Ambient Information and SEM

Added 30 Jul 2008

The scope of information was discussed a little, but let's take into consideration what it really means to have a "local" and a "global" system.

In general, there are small and large scale systems, and interactions between the two will most likely form a huge part of the transactions that occur on the Semantic Web. Let's define what we mean by large, medium, and small scale systems.

Large Scale

An example of a large scale system is two companies that are undergoing a merger needing to combine their databases. Another example would be search engines compiling results based upon a huge range of data. Large scale Semantic Web systems generally involve large databases, and heavy duty inference rules and processors are required to handle the databases.

Medium Scale

Medium scale Semantic Web systems attempt to make sense out of the larger scale Semantic Web systems, or are examples of small scale Semantic Web systems joined together. An example of the former is a company trying to partially understand two large scale invoice formats enough to use them together. An example of the latter is of two address book language groups trying to create a super-address book language.

Small Scale

Small scale Semantic Web systems are less widely discussed. By small scale Semantic Web systems, we mean languages that will be used primarily offline, or piles of data that will only be transferred with a limited scope, perhaps between friends, departments, or even two companies.

Sharing data on a local level is a very powerful example of how the Semantic Web can be useful in a myriad of situations. In the next section on evolution we shall be finding out how interactions between the different sized systems will form a key part of the Semantic Web.

SEM - SEmantic Memory

The concept of a SEmantic Memory was first proposed by Seth Russell, who suggested that personal database dumps of RDF that one has collected from the "rest" of the Semantic Web (a kind of Semantic Cloud) would be imperative for maintaining a coherant view of data. For example, a SEM would most likely be partitioned into data which is inherent to the whole Semantic Web (i.e., the schemata for the major languages such as XML RDF, RDF Schema, DAML+OIL, and so on), local data which is important for any Semantic Web applications that may be running (e.g. information about the logic namespace for CWM, which is currently built in), and data that the person has personally been using, is publishing, or that has been otherwise entered into the root context of the SEM.

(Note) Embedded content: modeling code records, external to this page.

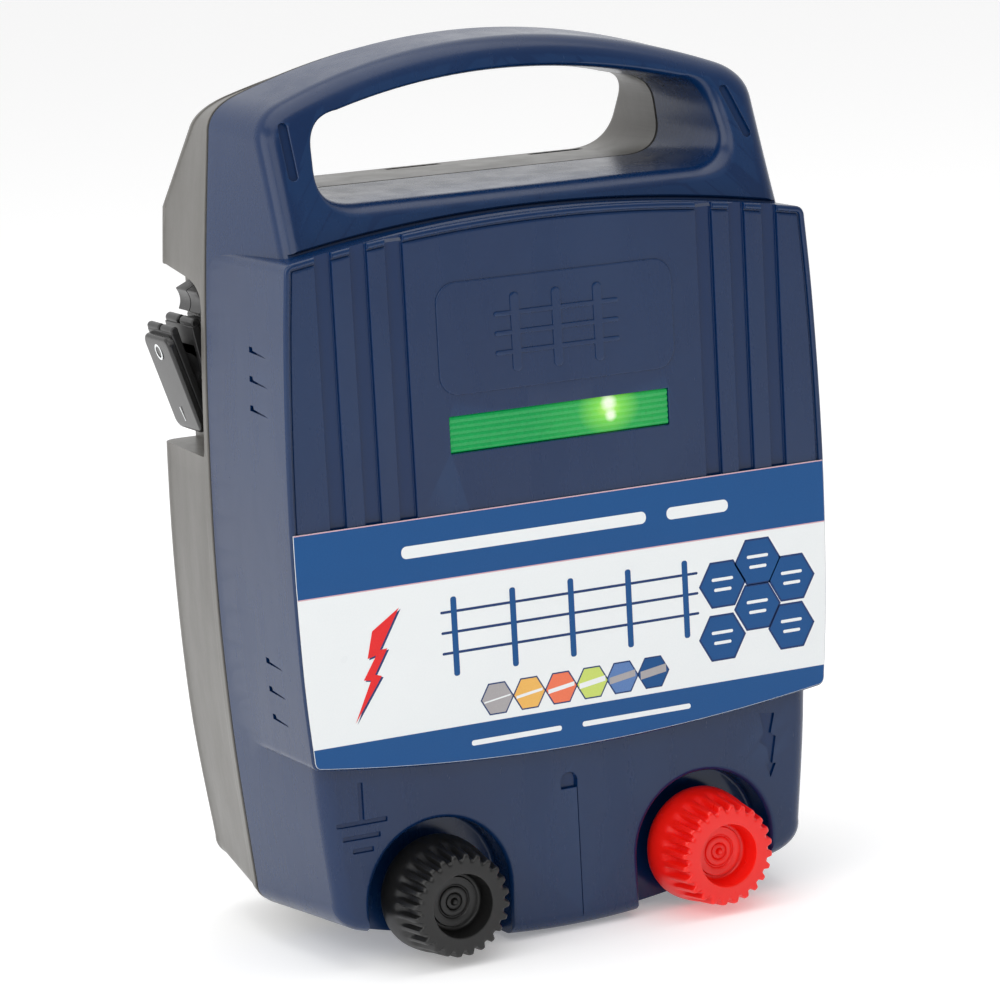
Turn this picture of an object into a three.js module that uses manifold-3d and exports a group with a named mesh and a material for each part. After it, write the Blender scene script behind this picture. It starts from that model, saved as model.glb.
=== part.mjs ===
// Electric fence energizer in a two-shell plastic case with a moulded carry handle.
// Frame: millimetres, +X to the right of a person facing it, front faces -Y, +Z up.
// The origin is the middle of the flat rear face, which hangs against a wall or post.

import * as THREE from 'three';
import { mergeVertices } from 'three/addons/utils/BufferGeometryUtils.js';
import Module from 'manifold-3d';

const wasm = await Module();
wasm.setup();

// ---------------------------------------------------------------- driving dimensions
const CASE_DEPTH = 112;                 // rear face to the raised panel's face
const PANEL_Y = -CASE_DEPTH;            // face of the raised panel
const BODY_Y = PANEL_Y + 4.5;           // face of the case above and below the panel
const SEAM_Y = -50;                     // joint between the front and rear shells
const SEAM_HALF = 0.75;                 // each shell stops this far from the joint's middle
const WALL = 2.6;                       // thickness of the mouldings
const CLEAR = 0.3;                      // gap kept between neighbouring pieces
const EDGE_R = 6;                       // rounding of the case's outer edges

const HANDLE_LEAN = 0.39;               // front face leans back this much per unit of height
const HANDLE_LEAN_Z = 100.5;            // height where the lean starts
const REAR_SLOPE = 0.81;                // rear face slopes forward this much per unit of height
const REAR_SLOPE_Z = 120;               // height where that slope starts

const EARTH_X = -52;                    // earth terminal's axis
const FENCE_X = 50;                     // fence terminal's axis
const TERMINALS = [EARTH_X, FENCE_X];
const TERMINAL_Z = -109;
const RECESS_R = 26.5;                  // arched recess round each terminal
const RECESS_FLOOR_Y = -95;

const KNOB_RIBS = 24;
const KNOB_RIB_H = 2;                   // height of the grip ribs at the rim
const KNOB_BACK_Y = -101.4;
const KNOB_FRONT_Y = -124;
const STUD_R = 4;                       // M8 terminal studs

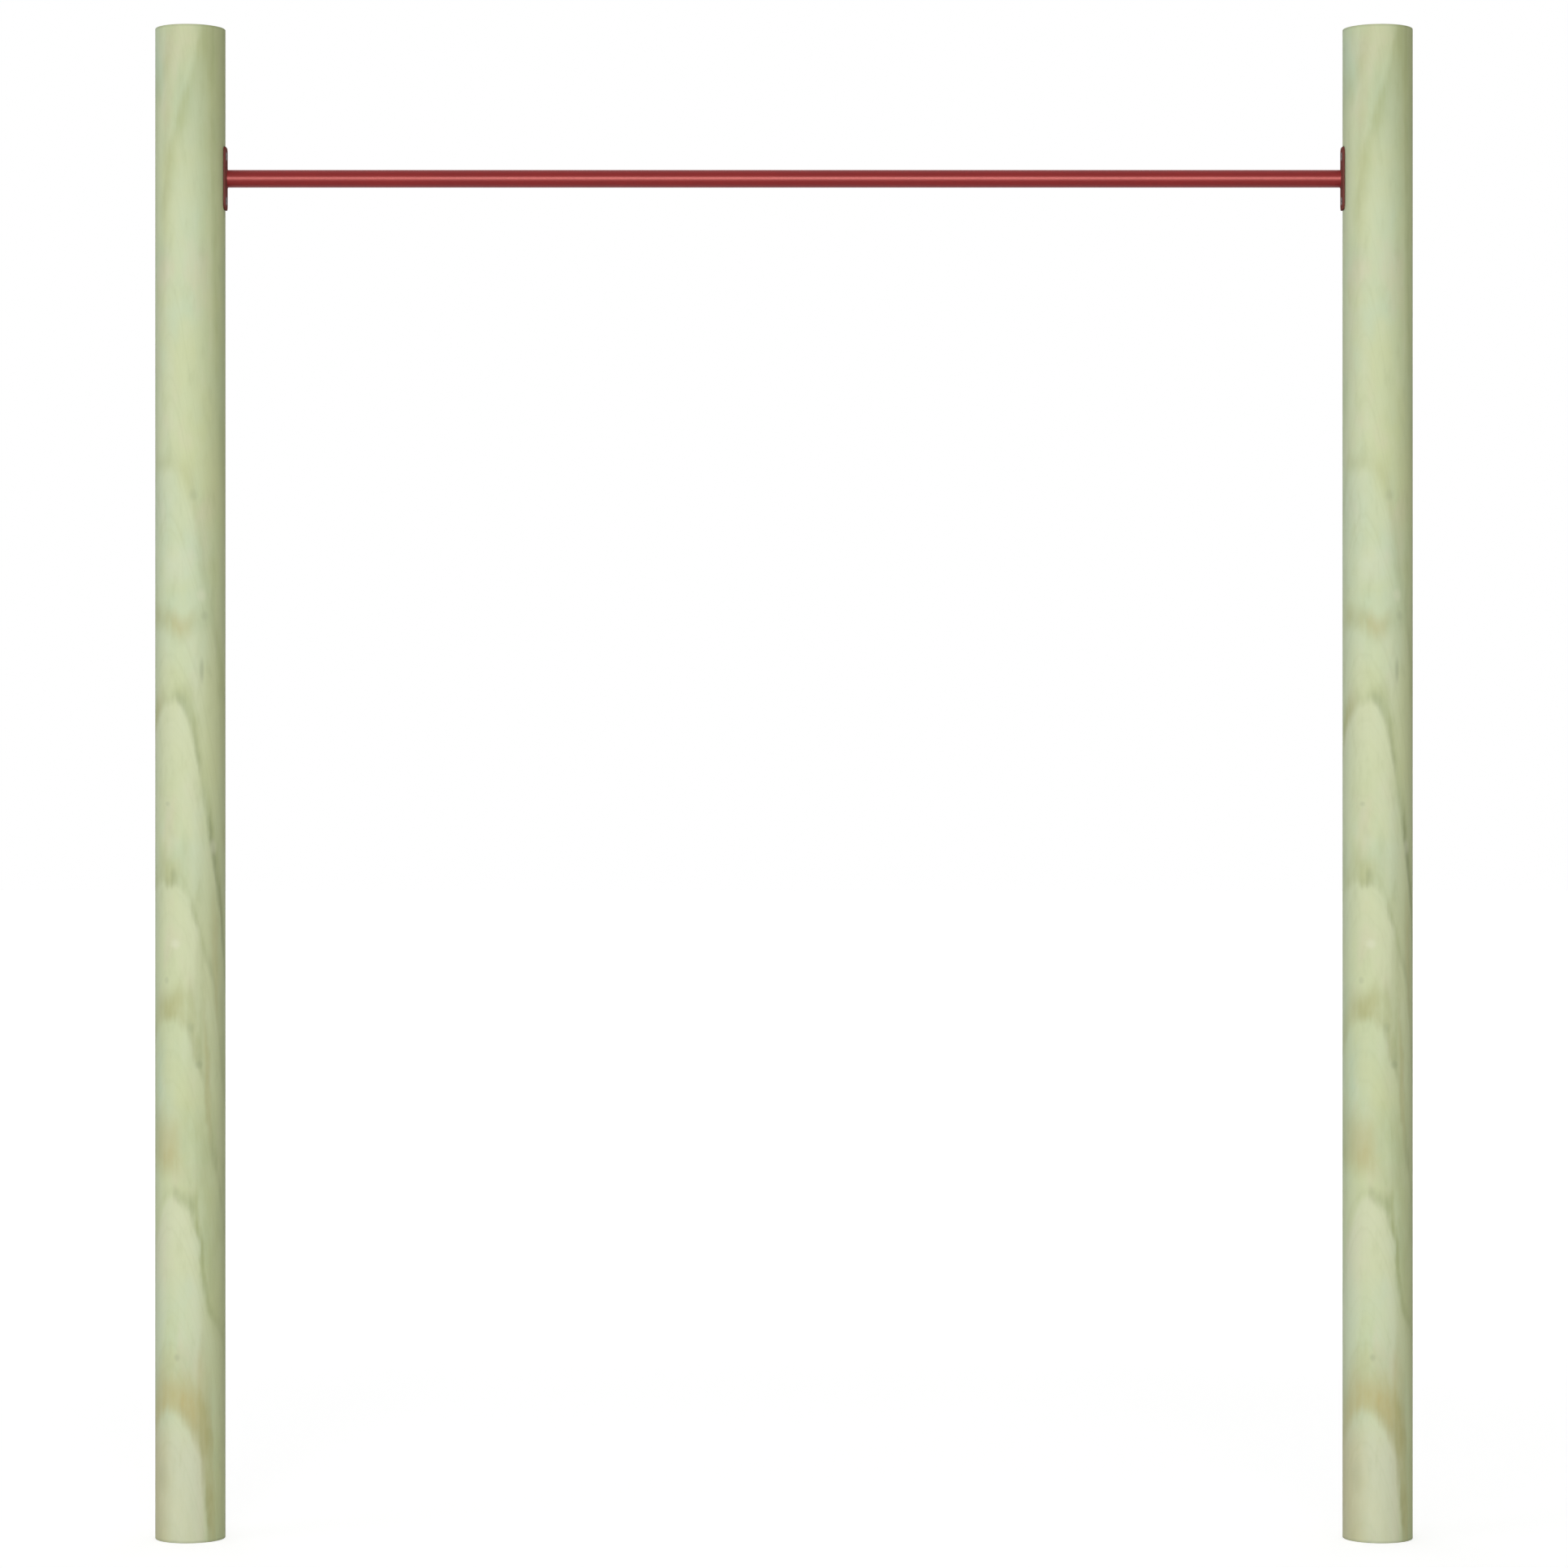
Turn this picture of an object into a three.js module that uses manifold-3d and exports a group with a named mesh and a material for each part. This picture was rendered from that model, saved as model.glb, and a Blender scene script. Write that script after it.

The internal structure of a SEM will most likely go well beyond the usual triples structure of RDF, perhaps as far as quads or even pents. The extra fields are for contexts (an StID), and perhaps sequences. In other words, they are ways of grouping information within the SEM, for easy maintainence and update. For example, it should become simple to just delete any triple that was added into a certain context by removing all triples with that particular StID.

A lot of work on the Semantic Web has concentrated on making data stores (i.e. SEMs) interoperable, which is good, but that has lead to less work being conducted on what actually happens within the SEM itself, which is not good, because the representation of quads and pents in RDF is therefore up in the air. Obviously, statements can be modelled as they would be for reification:-

rdf:Statement rdfs:subClassOf :Pent .
_:s1 rdf:type :Pent .
_:s1 rdf:subject :x .
_:s1 rdf:predicate :y .
_:s1 rdf:object :z .
_:s1 :context :p .
_:s1 :seq "0" .

But clearly a dedicated pentuples format is always going to be more efficient, and aviod the perils of reification:-

:x :y :z :p "0" .

This language also needs a default context flag that indicates the root context of the document. The root context of a document is the space to which the (non-quoted) assertions are parsed, the conceptual information space in which all of the assertions are taken to be true. Any quoted information in the document (for example, using the Notation3 context syntax) would be in a different (possibly anonymous) context than the root context of the document.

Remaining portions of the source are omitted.